Strong preclinical and human evidence also offers support for the use of rapalogs beyond its effects modulating the end-effectors of fibrinogenesis (fibroblasts & myofibroblasts). In preclinical models, immunocompromised mice exhibit decreased fibrosis during wound repair [5]. T-cell signaling appears to be a large contributor to fibrinogenesis across multiple organ systems with T-cell-mediated mechanisms key regulators of fibrotic repair. Interestingly rapalogs are utilized clinically in the transplant setting for T-cell inhibition and clinical immunosuppression.

Rapamycin is a Food and Drug Administration (FDA)-approved drug that promotes long term tolerance in organ transplant patients, and is incorporated within coronary stents to reduce restenosis and accelerated arteriopathy. Rapamycin and rapalogs mechanism of action is to bind to FKBP12 to inhibit a subunit protein of mTOR, mTORC1 [1]. Prolonged exposure of rapamycin has been shown to reduce activity in the other subunit, mTORC2, as well. A few studies in addition to our own demonstrated rapamycin to mitigate aberrant wound healing and fibrosis in other organ systems, presumed to be through mTOR-mediated immunosuppressive and antifibroblast effects [2, 6, 7]. Figure 1 illustrates the proposed mechanism by which rapamycin inhibits fibroblast hyperplasia and hypertrophy as well as inflammation in LTS. The immunosuppressive and antifibroblast effects suggest at the potential of rapamycin treatment as adjuvant therapy for LTS. Modulating the immune and fibroblast response should be more effective than current medical therapies.

Figure 1. Proposed schematic of rapamycin inhibition of fibrosis.

Rapamycin binds with FK-binding protein 12 to inhibit the mechanistic Target of Rapamycin (mTOR).
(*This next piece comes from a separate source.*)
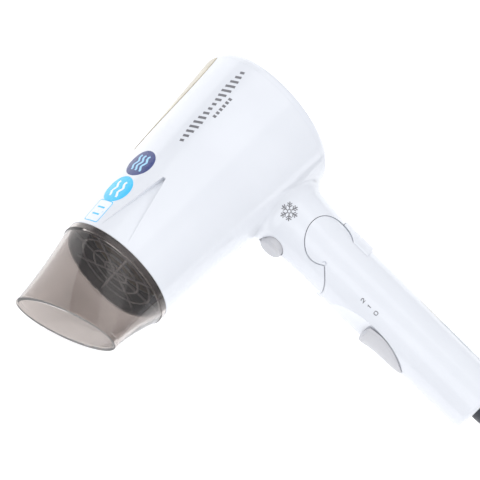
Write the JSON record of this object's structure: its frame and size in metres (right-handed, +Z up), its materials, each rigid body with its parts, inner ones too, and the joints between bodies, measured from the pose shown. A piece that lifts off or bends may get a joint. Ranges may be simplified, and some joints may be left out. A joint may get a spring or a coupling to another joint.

Proposed downstream effects of mTOR inhibition on fibroblasts include reduced lipid, nucleotide, and protein biosynthesis which results in decreased size and cell cycle inhibition which results in decreased proliferation. Furthermore, suppression of immune cells and their mediators attenuates inflammation and its resultant stimulatory effect on fibroblasts.

Outstanding questions to be addressed include the specific signaling pathway by which rapamycin inhibits fibroplasia, and if more specific targeting of these cellular mechanisms would be effective in treating the disease in the trachea as well as other organs. Future studies will also address therapeutic delivery with sustained topical application ideal to address organ specific fibrosis and avoid side effects associated with systemic administration. Specific to LTS, a rapamycin-eluting stent could assist in suppressing the inflammatory response, fibroblast proliferation, and collagen synthesis seen in LTS while providing structural support of the tracheal wall.